I believe 2018 will be remembered as the year where the wheat really separates from the chaff when it comes to data analytics. After a handful of years of building hype, we’re now starting to see real innovation when it comes to applying data to business decisions.

Having said that, there are three trends that I believe will especially dominate this year.

Thanks to all-new, cost-effective storage solutions (e.g., the cloud) today’s businesses are able to do things that they never thought would be possible. This has been amazing to watch as it has completely disrupted certain sectors. However, there’s a burgeoning issue. With easily attainable, cheap storage many organizations have started to hang onto their data assets, “Just in case.”

While the cost to simply host large swaths of data is not significant, there is a hidden cost associated with this. That’s because if and when you attempt to put the data to use, it will require a completely different architecture.

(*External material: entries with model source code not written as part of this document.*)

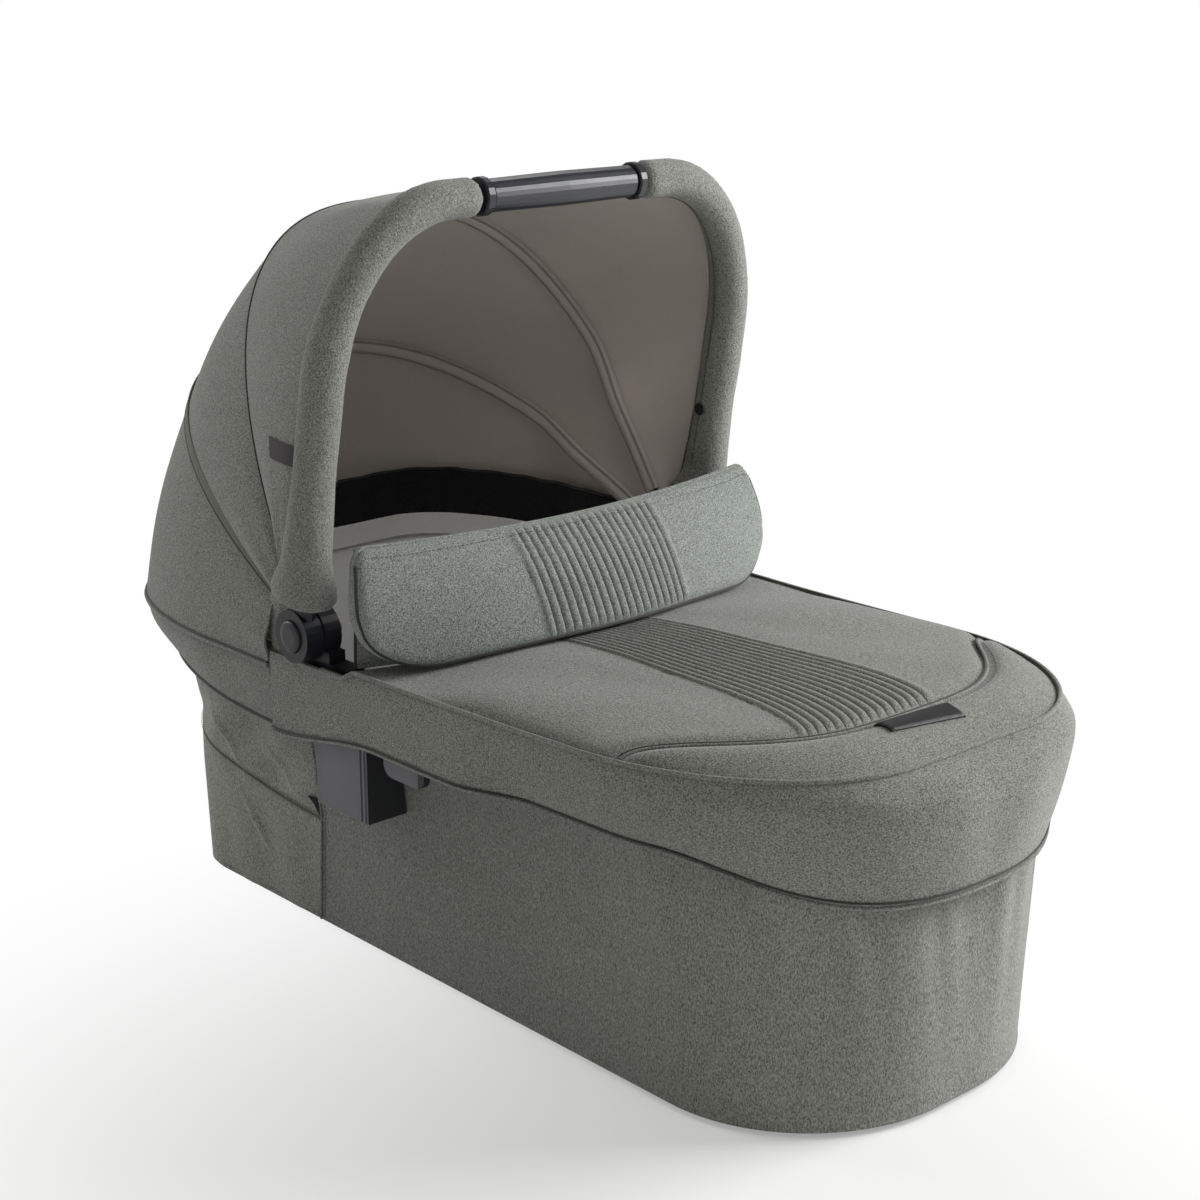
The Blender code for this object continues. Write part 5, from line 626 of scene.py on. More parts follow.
# %% [markdown]
# ## The fabric tub
# The tub is a knit cover over a moulded floor: it is pulled up the outside, over the rim tube and down
# inside. The front cover and the rear cover meet at an upright seam behind the hinge. Seen from outside
# it has a few soft folds where the cloth is pulled to the rim, a diagonal seam on the rear wall, and a
# groove at every seam.
# %% Tub covers
COVER_THICK = 0.0016
COVER_ROWS = 90
RIM_WRAP = 0.0098
FRONT_COVER_Y = 0.1387
REAR_COVER_Y = 0.1393
SEAM_LEAN = 0.018
FRONT_INSIDE = (0, -0.1, 0.12)
REAR_INSIDE = (0, 0.2, 0.12)
REAR_RUN = {"side": 60, "corner": 60, "end": 16}
# Sharp pulls on the rear wall: middle y and z, steepness in radians, and reach.
PULLS = ((0.266, 0.135, 0.92, 0.030), (0.239, 0.066, 0.92, 0.022), (0.189, 0.130, 0.54, 0.024))


def cover_rows(run_of):
    """Rows from the floor edge up the wall and over the rim tube, as far as 80 degrees."""
    heights = WALL_FLOOR_Z + (WALL_TOP_Z - WALL_FLOOR_Z) * np.linspace(0, 1, COVER_ROWS) ** 0.95
    rows = [at_height(run_of(wall_plan(z)), z) for z in heights]
    for angle in np.radians(np.linspace(-60, 80, 12))[1:]:
        run = run_of(RIM.grown(RIM_WRAP * math.cos(angle)))
        rows.append(at_height(run, RIM_Z + RIM_WRAP * math.sin(angle)))
    return np.array(rows)


def groove(distance, width, depth):
    """A soft groove: -depth at the line, gone a few widths away."""
    return -depth * np.exp(-(distance / width) ** 2)


def passing(grid, value, level):
    """The point of each column of a grid where a value that rises along the column passes a level."""
    below = (value < level).sum(0) - 1
    column = np.arange(grid.shape[1])
    lower, upper = value[below, column], value[below + 1, column]
    share = ((level - lower) / (upper - lower))[:, None]
    return grid[below, column] * (1 - share) + grid[below + 1, column] * share


def leaned(wall):
    """The wall with its upright seam leaned to the head at the floor, eased out on each side."""
    y, z = wall[..., 1], wall[..., 2]
    near = smooth((y - 0.085) / 0.0537) * (1 - smooth((y - REAR_COVER_Y) / 0.055))
    low = np.clip((0.105 - z) / 0.100, 0, 1)
    return wall + np.stack([0 * low, SEAM_LEAN * low * near, 0 * low], -1)


def rear_seam_z(y):
    """Height of the diagonal seam: it rises to the head on a soft curve."""
    return 0.1015 + 0.0205 * (np.maximum(y - 0.139, 0) / 0.168) ** 1.7


front_wall = leaned(cover_rows(lambda plan: plan.foot_run(FRONT_COVER_Y, side=90, corner=60, end=20)))
away = outward(front_wall, FRONT_INSIDE)
y = front_wall[..., 1]
level = np.clip((front_wall[..., 2] - 0.01) / 0.23, 0, 1)
run = lengths(front_wall[20])[None, :]
foot_share = smooth((-y - 0.20) / 0.15)
pull = 0.0011 * np.sin(run * 150 + 3 * level) + 0.0011 * np.sin(run * 67 + 1.0 - 2 * level)
pull = pull + 0.0006 * np.sin(run * 240 + 5 * level)
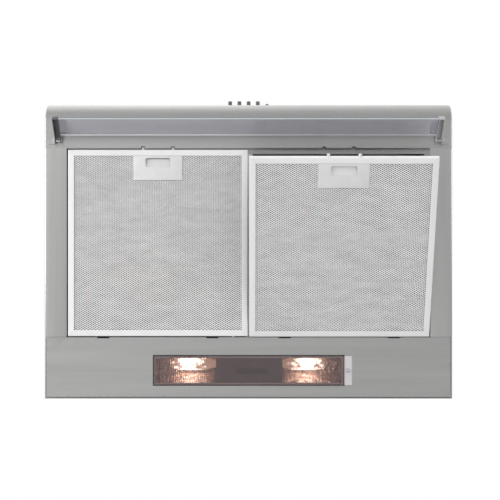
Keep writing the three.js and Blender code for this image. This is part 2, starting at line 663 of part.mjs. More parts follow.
// Half-round flap with knuckles round the pin, on its own side of the duct.
function damperFlap(side, sign) {
  const under = FLAP_Z - FLAP_SHEET / 2;
  const top = FLAP_Z + FLAP_SHEET / 2;
  const disc = bar('z', [0, DUCT_Y], under, top, FLAP_R, 64);
  const half = block(...span(sign * 3.4, sign * 80), DUCT_Y - 80, DUCT_Y + 80, -20, 60);
  const firstY = DUCT_Y + KNUCKLE.first + (sign > 0 ? 0 : KNUCKLE.pitch / 2);
  const starts = [0, 1, 2].map((i) => firstY + i * KNUCKLE.pitch);
  const knuckles = starts.map((y) => bar('y', [0, FLAP_Z], y, y + KNUCKLE.length, KNUCKLE.r, 20));
  const straps = starts.map((y) => block(...span(0, sign * 4), y, y + KNUCKLE.length, under, top));
  const bore = bar('y', [0, FLAP_Z], DUCT_Y - 80, DUCT_Y + 80, FLAP_PIN_R + GAP, 20);
  const flap = joined([disc.intersect(half), ...knuckles, ...straps]).subtract(bore);
  return part(`${side}_damper_flap`, flap, greyPlastic());
}

// ---------------------------------------------------------------- electrics
function terminalBox() {
  const rear = BACK_Y - SHEET - GAP;
  return part('terminal_box', block(-230, -170, rear - 30, rear, -70, -30), greyPlastic());
}

function runCapacitor() {
  const can = turned([[0, 0], [13, 0], [14, 1], [14, 44], [12, 46], [0, 46]], 32);
  can.rotateY(Math.PI / 2);
  can.translate(150, 190, -45);
  return part('run_capacitor', solid(can), whiteEnamel());
}

function cableGland() {
  const points = [
    [5, -9], [11, -9], [11, -SHEET - GAP], [GLAND.r, -SHEET - GAP], [GLAND.r, 3],
    [GLAND.r - 1.2, 6], [5, 6], [5, -9],
  ];
  return part('cable_gland', solid(turned(points, 24)).translate([GLAND.x, GLAND.y, 0]), darkPlastic());
}

// ---------------------------------------------------------------- assembly
hood.add(
  topPanel(), backPanel(), ...sides.map(([side, sign]) => sidePanel(side, sign)),
  frontFascia(), undersideFrame(), rearLampPanel(), centreRail());
hood.add(filterAssembly('left', -1, 0), filterAssembly('right', 1, RIGHT_FILTER_TILT));
hood.add(visorAssembly());
hood.add(...sides.flatMap(([side, sign]) => [visorBracket(side, sign), visorPivot(side, sign)]));
hood.add(switchBox(), pilotLamp());
['light_button', 'speed_1_button', 'speed_2_button', 'speed_3_button'].forEach((name, i) => {
  hood.add(pushButton(name, controlPositions()[i]));
});
hood.add(lampLens(), lensScrew(), lampTray());
hood.add(...sides.flatMap(([side, sign]) => [lampHolder(side, sign), bulb(side, sign)]));
hood.add(scrollWrap(), cheek('inlet_cheek', -CHEEK_X, 36), cheek('motor_cheek', CHEEK_X - 1, 12));
hood.add(impeller(), motorShaft(), motor(), motorMount());
hood.add(blowerBracket());
hood.add(ductCollar(), damperPin(), ...sides.map(([side, sign]) => damperFlap(side, sign)));
hood.add(terminalBox(), runCapacitor(), cableGland());

export default hood;
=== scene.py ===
"""Looks for the under cabinet range hood, seen from straight below with its right filter tilted down.

Lengths in the building functions are millimetres, and linked_object turns them into metres. Textures, lights
and the camera use metres.
"""
import json
import math

import bmesh
import bpy
from mathutils import Matrix, Vector


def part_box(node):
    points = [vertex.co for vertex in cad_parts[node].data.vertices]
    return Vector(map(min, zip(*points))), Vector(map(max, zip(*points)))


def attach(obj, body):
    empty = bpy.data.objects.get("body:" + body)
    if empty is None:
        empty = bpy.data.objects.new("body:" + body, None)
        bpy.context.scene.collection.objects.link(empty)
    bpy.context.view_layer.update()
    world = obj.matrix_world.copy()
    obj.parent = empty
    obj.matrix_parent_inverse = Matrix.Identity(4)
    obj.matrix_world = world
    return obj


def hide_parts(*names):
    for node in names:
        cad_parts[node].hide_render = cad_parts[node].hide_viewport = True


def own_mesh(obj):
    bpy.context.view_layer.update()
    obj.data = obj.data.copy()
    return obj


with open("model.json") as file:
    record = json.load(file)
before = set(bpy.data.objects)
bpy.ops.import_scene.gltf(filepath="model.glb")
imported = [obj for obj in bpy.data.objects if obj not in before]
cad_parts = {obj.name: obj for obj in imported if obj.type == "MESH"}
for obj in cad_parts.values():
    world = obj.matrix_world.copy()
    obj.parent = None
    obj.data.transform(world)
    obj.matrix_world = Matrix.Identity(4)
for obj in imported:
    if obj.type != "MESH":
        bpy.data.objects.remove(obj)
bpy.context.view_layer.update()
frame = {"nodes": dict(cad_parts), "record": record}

MM = 0.001


def box_mm(node):
    """Lowest and highest corner of a CAD node, in millimetres."""
    low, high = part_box(node)
    return [v / MM for v in low], [v / MM for v in high]


def middle_mm(node):
    """Middle of a CAD node's box, in millimetres."""
    low, high = box_mm(node)
    return [(a + b) / 2 for a, b in zip(low, high)]


# ---------------------------------------------------------------- driving dimensions, from the frame
TOP_LOW, TOP_HIGH = box_mm("top_panel")
HALF_WIDTH = TOP_HIGH[0]
FRONT_Y = TOP_LOW[1]
BACK_Y = TOP_HIGH[1]
FLOOR_Z = box_mm("back_panel")[0][2]
SHELL_TOP = box_mm("front_fascia")[1][2]
SEAM_Y = box_mm("rear_lamp_panel")[0][1]
PANEL_EDGE_Y = box_mm("rear_lamp_panel")[1][1]
LEDGE_Z = box_mm("underside_frame")[1][2]

joints = {j["name"]: j for j in frame["record"]["behaviour"]["joints"]}
RIGHT_TILT = -math.radians(joints["right_filter_hinge"]["range_deg"][0])
VISOR_OPEN = math.radians(joints["visor_hinge"]["range_deg"][1])
FILTER_CENTRE_X = joints["right_filter_hinge"]["pos_m"][0] / MM


# ---------------------------------------------------------------- driving dimensions, millimetres
# Housing
SHEET = 0.9
BEND_R = 2.2
NOSE_R = 29
SHELL_FRONT = FRONT_Y + 1.8
PANEL_EDGE_X = HALF_WIDTH - BEND_R - 0.7
SEAM_GAP = 0.3
HEM_R = 0.9
BACK_FLANGE = 6
COLLAR_FLANGE = 7.2
GLAND_HOLE_R = 8.4
SCREW_HOLE_R = 3.2
SCREW_X = (-240, 240)
SCREW_Y = (-120, 160)

# Opening that the filters close, with a ledge round it, pin notches in front and tab slots behind
MOUTH_HALF_X = 266.5
MOUTH_FRONT_Y = -148.8
LEDGE = 7
NOTCH_HALF = 2.6
NOTCH_DEPTH = 3.2
NOTCH_HEIGHT = 7.6
TAB_OFFSET = 80
TAB_HALF = 8
TAB_SLOT_HALF = 9
TAB_SLOT_DEPTH = 1.6

# Controls
CONTROL_R = 3.4
POCKET_DEPTH = 19
CONTROLS = ["light_button", "speed_1_button", "speed_2_button", "speed_3_button", "pilot_lamp"]

# Filters and their latches, with heights from the filter's underside
FILTER_BORDER = 9
FILTER_SHEET = 1
FILTER_HEIGHT = 9
MITRE_GAP = 0.08
LATCH_WIDTH = 71.5
LATCH_DEPTH = 36
LATCH_GAP = 0.3
PIN_OFFSET = 22
PIN_Z = 4.5
PIN_R = 2.3
PIN_HOLE_R = 2.7

# Lamps
LAMP_HALF_X = 136.5
LAMP_FRONT_Y = 158.5
LAMP_REAR_Y = 194.7
FLANGE_WIDTH = 11.4
FILAMENT_X = 88
REFLECTOR_START_X = 50
REFLECTOR_LENGTH = 84

# Visor
GLASS_HALF_X = 273.0
TONGUE_EDGE_X = 273.2

SMOOTH_ANGLE = 35


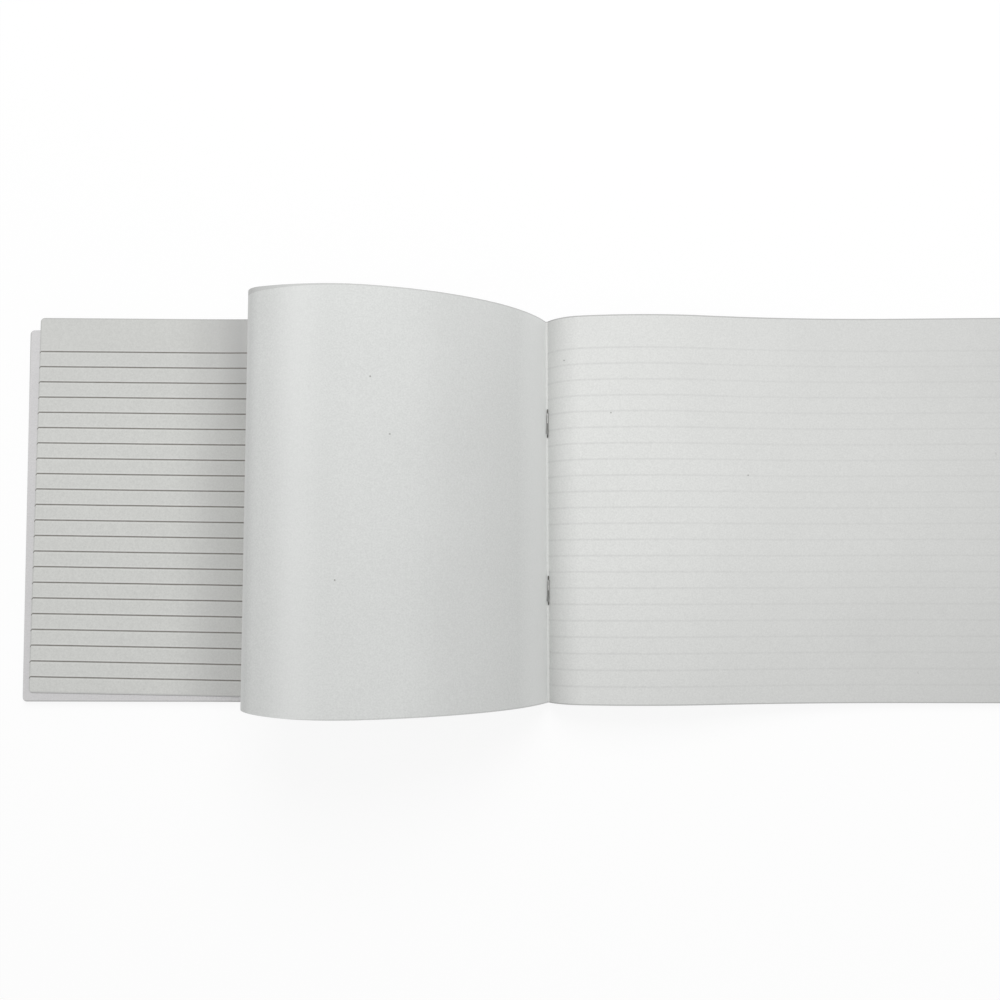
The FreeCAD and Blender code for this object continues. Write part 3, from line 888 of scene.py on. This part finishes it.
def add_camera(height):
    """Camera almost straight above the fold, leaning a little toward the tail."""
    data = bpy.data.cameras.new("camera")
    camera = bpy.data.objects.new("camera", data)
    bpy.context.scene.collection.objects.link(camera)
    data.sensor_fit = "HORIZONTAL"
    data.sensor_width = SENSOR
    data.lens = SENSOR * CAMERA["focal_px"] / IMAGE_WIDTH
    data.clip_start, data.clip_end = 0.01, 20.0
    turn = (
        Matrix.Rotation(CAMERA["roll"], 4, "Z")
        @ Matrix.Rotation(CAMERA["tilt_x"], 4, "X")
        @ Matrix.Rotation(CAMERA["tilt_y"], 4, "Y")
    )
    camera.matrix_world = Matrix.Translation((CAMERA["x"], CAMERA["y"], height)) @ turn.inverted()
    bpy.context.scene.camera = camera


class NOTEBOOK_OT_stage(bpy.types.Operator):
    """Add the pale floor, the lamp and the camera"""

    bl_idname = "notebook.stage"
    bl_label = "Stage"

    def execute(self, context):
        stage = context.scene.notebook_stage
        mesh = bpy.data.meshes.new("floor")
        shape = bmesh.new()
        bmesh.ops.create_grid(shape, x_segments=1, y_segments=1, size=FLOOR_HALF)
        shape.to_mesh(mesh)
        shape.free()
        floor = bpy.data.objects.new("floor", mesh)
        context.scene.collection.objects.link(floor)
        floor.data.materials.append(floor_finish().material)
        add_lamp(stage)
        world = bpy.data.worlds.new("plain_light")
        world.use_nodes = True
        world.node_tree.nodes["Background"].inputs[0].default_value = (1.0, 1.0, 1.0, 1.0)
        world.node_tree.nodes["Background"].inputs[1].default_value = stage.world_level
        context.scene.world = world
        add_camera(stage.camera_height)
        context.scene.view_settings.view_transform = "Standard"
        return {"FINISHED"}


class NOTEBOOK_PT_panel(bpy.types.Panel):
    """Buttons that add the notebook's pieces"""

    bl_idname = "NOTEBOOK_PT_panel"
    bl_label = "Notebook"
    bl_space_type = "VIEW_3D"
    bl_region_type = "UI"
    bl_category = "Notebook"

    def draw(self, context):
        for operator in OPERATORS:
            self.layout.operator(operator.bl_idname)


GROUPS = {
    "notebook_form": NotebookForm,
    "notebook_paper": NotebookPaper,
    "notebook_card": NotebookCard,
    "notebook_stage": NotebookStage,
}
OPERATORS = (
    NOTEBOOK_OT_leaf_stacks,
    NOTEBOOK_OT_right_leaf,
    NOTEBOOK_OT_ruled_leaf,
    NOTEBOOK_OT_curled_leaf,
    NOTEBOOK_OT_covers,
    NOTEBOOK_OT_staples,
    NOTEBOOK_OT_stage,
)


def register():
    for name, group in GROUPS.items():
        bpy.utils.register_class(group)
        setattr(bpy.types.Scene, name, bpy.props.PointerProperty(type=group))
    for item in (*OPERATORS, NOTEBOOK_PT_panel):
        bpy.utils.register_class(item)


def unregister():
    for item in reversed((*OPERATORS, NOTEBOOK_PT_panel)):
        bpy.utils.unregister_class(item)
    for name, group in reversed(list(GROUPS.items())):
        delattr(bpy.types.Scene, name)
        bpy.utils.unregister_class(group)


def main():
    register()
    for operator in OPERATORS:
        group, name = operator.bl_idname.split(".")
        getattr(getattr(bpy.ops, group), name)()


if __name__ == "__main__":
    main()
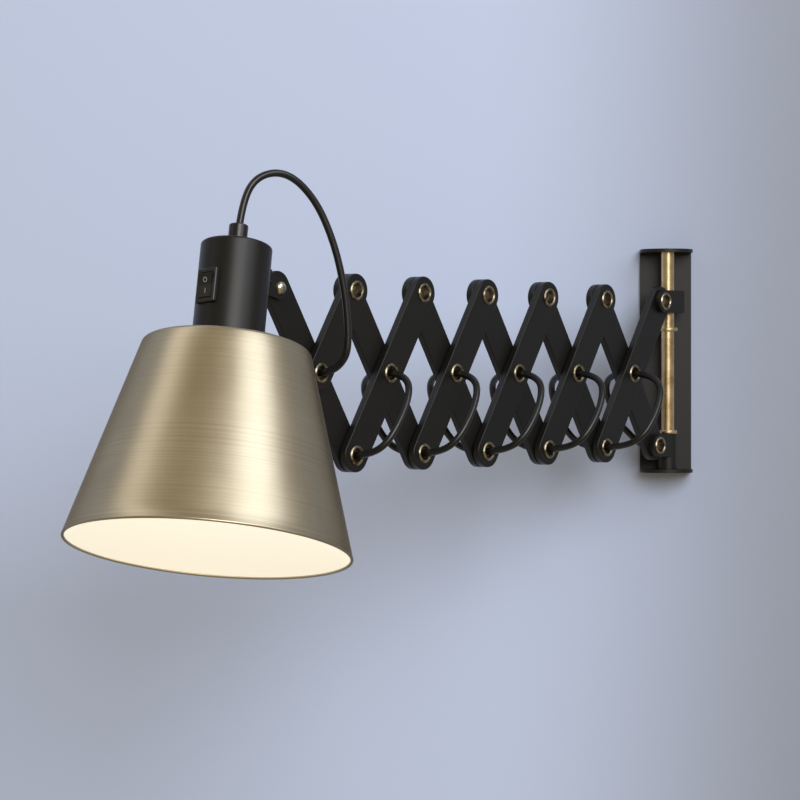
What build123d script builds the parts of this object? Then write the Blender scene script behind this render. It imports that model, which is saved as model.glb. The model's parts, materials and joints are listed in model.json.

Unless IT leaders have really thought through their strategy, and have an established framework in place with use case-specific applications to action data assets, there is going to be some pain to endure. If you’re going to deploy a data lake, make sure to understand what it will take to action your data assets.

Blockchain Gets Applied in Other Industries

I think it’s safe to say last year is when blockchain had its coming out party. Between the rise of crypto currencies, speculative investors, and businesses and individuals alike simply trying to understand what it meant — exactly — blockchain dominated headlines in 2017.

After its mainstream debut, now I believe it’s time for blockchain to be embraced in other industries. For example, in recent months there have been discussions that it can be applied to the advertising industry to help clean up the digital media supply chain.

That makes sense, and it almost seems as if blockchain had been created for the advertising space. There’s just one problem: The throughput demands of real-time bidding (RTB) in a programmatic world presents a significant roadblock for the use of blockchain technology.

There’s a tremendous amount of opportunity for those who can figure out how to make blockchain work for RTB.

AI Continues to Mature and Becomes Real in the Mainstream

AI has been around for quite some time now, but it appears that after a lot of hype and worry people are finally starting to understand its true capabilities.

The conversation surrounding AI has shifted from that of man versus machine to a more realistic one: man and machine. Finally, the relationship is being understood as complementary.

As AI goes mainstream, the most dramatic example will be in the data analytics space. While data lakes and blockchain remains aspirational, tangible benefits are being recognized via the use of AI today. This leads me to forecast that we’re going to see widespread adoption in 2018.

As CTOs and CIOs are increasingly becoming more responsible for driving digital transformation, and implementing technologies — in partnership with various business lines — that maximize employee effectiveness and efficiency, AI-powered solutions are beginning to establish themselves as the standard for doing business at scale.

Rather than relying on the user to query the data and make connections, AI empowers users by providing on-the-ground assistance as needed so that they can deliver on their respective KPIs and drive bottom line results.